Structured object records

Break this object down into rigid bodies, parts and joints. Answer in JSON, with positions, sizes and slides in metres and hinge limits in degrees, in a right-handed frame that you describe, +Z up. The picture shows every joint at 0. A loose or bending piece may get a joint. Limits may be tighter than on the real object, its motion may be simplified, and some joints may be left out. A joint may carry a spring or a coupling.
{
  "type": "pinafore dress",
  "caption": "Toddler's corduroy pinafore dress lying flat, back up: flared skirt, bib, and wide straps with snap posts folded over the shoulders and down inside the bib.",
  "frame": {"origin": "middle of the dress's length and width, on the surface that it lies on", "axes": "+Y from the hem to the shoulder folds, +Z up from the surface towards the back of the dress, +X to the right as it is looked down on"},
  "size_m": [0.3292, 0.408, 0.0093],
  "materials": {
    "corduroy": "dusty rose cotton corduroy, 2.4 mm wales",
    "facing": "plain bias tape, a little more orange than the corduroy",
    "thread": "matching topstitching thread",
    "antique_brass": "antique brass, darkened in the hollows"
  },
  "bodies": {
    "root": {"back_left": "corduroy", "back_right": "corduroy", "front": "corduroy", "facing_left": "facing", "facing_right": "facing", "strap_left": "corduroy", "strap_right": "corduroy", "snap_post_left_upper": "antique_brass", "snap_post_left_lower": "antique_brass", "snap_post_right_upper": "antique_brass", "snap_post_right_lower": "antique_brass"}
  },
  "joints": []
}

* * *

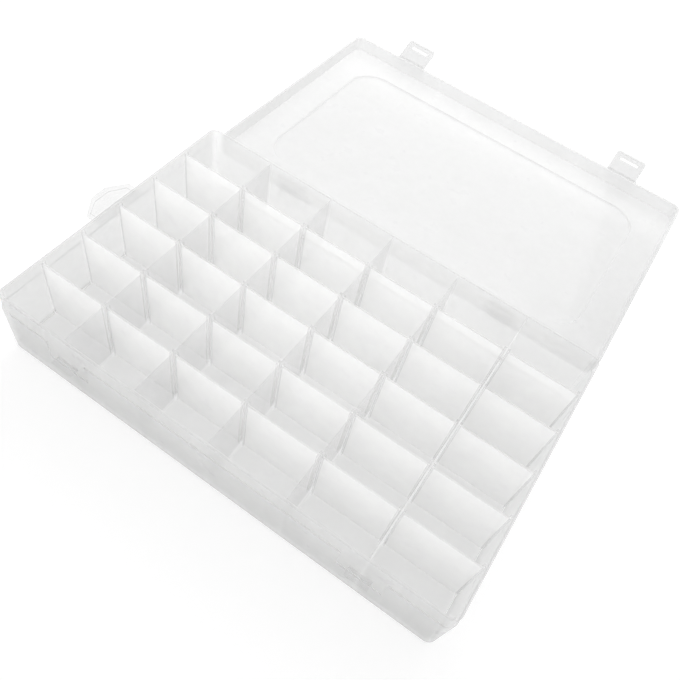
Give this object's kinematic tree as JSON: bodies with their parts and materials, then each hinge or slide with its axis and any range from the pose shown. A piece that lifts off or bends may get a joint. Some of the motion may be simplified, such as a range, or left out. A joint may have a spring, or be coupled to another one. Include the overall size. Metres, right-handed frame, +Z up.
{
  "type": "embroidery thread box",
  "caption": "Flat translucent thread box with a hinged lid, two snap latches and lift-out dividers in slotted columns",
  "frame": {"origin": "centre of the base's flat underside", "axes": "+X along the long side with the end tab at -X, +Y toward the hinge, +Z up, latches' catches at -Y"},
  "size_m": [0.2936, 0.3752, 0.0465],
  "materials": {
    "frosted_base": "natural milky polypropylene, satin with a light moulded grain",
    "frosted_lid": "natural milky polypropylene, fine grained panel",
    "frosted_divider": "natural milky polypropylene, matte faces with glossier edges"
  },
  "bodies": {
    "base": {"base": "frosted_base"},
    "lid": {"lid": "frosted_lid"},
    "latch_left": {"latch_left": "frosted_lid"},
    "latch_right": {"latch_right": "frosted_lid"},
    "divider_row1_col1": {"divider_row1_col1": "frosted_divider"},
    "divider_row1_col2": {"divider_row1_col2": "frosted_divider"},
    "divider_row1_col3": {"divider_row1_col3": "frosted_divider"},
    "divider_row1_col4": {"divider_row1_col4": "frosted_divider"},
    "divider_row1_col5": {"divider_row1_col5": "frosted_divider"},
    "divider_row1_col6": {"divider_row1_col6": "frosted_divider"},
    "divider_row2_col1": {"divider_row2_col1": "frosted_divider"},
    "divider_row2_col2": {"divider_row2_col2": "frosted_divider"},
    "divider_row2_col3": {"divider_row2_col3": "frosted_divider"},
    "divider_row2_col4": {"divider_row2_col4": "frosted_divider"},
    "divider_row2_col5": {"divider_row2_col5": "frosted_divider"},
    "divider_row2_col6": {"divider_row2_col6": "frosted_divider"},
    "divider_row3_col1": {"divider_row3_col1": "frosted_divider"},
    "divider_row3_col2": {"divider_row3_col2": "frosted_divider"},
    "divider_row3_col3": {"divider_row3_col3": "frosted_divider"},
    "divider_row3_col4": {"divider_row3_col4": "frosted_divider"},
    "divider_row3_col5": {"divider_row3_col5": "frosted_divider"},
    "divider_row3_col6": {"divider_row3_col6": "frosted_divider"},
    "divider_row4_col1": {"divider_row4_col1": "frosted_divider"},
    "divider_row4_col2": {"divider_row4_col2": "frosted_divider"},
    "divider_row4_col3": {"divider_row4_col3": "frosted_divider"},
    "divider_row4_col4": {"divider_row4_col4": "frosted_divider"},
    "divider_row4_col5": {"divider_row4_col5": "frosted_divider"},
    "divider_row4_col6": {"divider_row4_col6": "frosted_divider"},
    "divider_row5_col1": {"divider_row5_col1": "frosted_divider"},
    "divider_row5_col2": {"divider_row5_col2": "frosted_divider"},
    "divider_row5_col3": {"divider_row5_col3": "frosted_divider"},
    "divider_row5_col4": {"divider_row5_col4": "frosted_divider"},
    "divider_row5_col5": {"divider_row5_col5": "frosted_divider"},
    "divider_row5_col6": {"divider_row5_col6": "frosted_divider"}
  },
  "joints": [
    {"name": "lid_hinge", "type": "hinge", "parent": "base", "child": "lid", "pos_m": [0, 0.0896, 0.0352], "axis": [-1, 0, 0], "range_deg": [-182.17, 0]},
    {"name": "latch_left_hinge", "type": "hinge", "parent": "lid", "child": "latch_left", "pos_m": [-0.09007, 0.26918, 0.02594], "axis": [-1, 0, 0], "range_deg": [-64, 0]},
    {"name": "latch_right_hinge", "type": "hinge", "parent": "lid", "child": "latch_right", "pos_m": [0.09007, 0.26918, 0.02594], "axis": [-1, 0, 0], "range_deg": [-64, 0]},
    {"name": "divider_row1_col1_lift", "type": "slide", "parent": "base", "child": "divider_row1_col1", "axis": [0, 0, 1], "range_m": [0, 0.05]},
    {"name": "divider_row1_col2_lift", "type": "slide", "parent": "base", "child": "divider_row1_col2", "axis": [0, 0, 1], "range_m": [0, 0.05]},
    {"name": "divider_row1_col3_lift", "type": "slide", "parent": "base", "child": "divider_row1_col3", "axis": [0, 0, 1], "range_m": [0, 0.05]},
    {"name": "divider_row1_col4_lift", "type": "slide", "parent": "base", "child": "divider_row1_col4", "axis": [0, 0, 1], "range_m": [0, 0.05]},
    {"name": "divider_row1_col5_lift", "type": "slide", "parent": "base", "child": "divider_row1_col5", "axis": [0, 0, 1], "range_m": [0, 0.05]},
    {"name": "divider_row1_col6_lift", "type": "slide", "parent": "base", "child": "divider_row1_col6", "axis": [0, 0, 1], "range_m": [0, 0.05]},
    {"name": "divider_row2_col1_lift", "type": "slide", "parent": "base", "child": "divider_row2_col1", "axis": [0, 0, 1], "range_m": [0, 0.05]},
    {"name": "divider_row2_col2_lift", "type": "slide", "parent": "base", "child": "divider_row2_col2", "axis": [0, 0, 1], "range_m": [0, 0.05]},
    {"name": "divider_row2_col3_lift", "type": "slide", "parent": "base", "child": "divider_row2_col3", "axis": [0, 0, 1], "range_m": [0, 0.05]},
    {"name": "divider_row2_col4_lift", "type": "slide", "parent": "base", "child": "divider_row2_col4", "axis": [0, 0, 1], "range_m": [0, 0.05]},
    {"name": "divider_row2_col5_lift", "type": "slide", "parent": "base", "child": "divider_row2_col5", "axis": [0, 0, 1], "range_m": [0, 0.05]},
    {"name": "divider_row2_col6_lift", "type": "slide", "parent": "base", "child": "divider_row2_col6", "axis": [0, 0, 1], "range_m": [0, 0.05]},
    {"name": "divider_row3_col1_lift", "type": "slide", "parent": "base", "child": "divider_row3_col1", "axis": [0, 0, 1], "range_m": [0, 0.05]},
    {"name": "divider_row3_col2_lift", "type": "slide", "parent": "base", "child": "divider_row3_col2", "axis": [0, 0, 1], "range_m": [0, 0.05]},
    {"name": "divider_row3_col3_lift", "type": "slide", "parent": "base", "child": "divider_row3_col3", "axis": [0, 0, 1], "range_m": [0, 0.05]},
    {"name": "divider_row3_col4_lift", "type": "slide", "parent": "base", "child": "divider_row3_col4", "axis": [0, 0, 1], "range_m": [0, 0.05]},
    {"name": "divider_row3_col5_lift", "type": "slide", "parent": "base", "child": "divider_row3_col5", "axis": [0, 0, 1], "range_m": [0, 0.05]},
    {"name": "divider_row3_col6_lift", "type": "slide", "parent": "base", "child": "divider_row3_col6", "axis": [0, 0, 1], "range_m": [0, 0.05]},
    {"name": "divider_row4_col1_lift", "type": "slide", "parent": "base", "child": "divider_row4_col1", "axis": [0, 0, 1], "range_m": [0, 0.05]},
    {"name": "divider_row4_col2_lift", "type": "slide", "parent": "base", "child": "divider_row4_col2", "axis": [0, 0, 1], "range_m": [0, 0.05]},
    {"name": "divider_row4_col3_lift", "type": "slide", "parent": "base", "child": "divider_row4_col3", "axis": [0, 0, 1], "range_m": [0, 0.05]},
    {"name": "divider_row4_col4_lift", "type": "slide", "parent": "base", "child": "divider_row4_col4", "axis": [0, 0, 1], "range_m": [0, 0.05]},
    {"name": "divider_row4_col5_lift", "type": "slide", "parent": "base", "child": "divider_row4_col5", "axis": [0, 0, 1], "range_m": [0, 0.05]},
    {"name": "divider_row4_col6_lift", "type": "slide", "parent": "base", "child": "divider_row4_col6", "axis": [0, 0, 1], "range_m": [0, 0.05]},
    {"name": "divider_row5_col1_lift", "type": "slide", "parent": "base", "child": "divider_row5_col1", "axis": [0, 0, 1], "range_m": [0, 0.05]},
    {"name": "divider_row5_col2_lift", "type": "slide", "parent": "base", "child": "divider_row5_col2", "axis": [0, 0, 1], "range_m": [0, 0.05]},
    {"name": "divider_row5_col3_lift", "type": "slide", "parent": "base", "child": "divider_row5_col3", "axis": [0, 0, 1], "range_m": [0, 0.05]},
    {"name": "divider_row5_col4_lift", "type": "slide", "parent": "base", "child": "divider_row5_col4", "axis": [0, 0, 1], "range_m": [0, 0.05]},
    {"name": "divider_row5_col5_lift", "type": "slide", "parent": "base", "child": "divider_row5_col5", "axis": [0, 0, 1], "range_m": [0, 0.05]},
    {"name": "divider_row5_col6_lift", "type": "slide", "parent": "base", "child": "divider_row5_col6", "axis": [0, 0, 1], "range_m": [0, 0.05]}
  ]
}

* _Written task_
List each line of the records that holds the string "joints".

* _Result for this task_
Break this object down into rigid bodies, parts and joints. Answer in JSON, with positions, sizes and slides in metres and hinge limits in degrees, in a right-handed frame that you describe, +Z up. The picture shows every joint at 0. A loose or bending piece may get a joint. Limits may be tighter than on the real object, its motion may be simplified, and some joints may be left out. A joint may carry a spring or a coupling.
  "joints": []
  "joints": [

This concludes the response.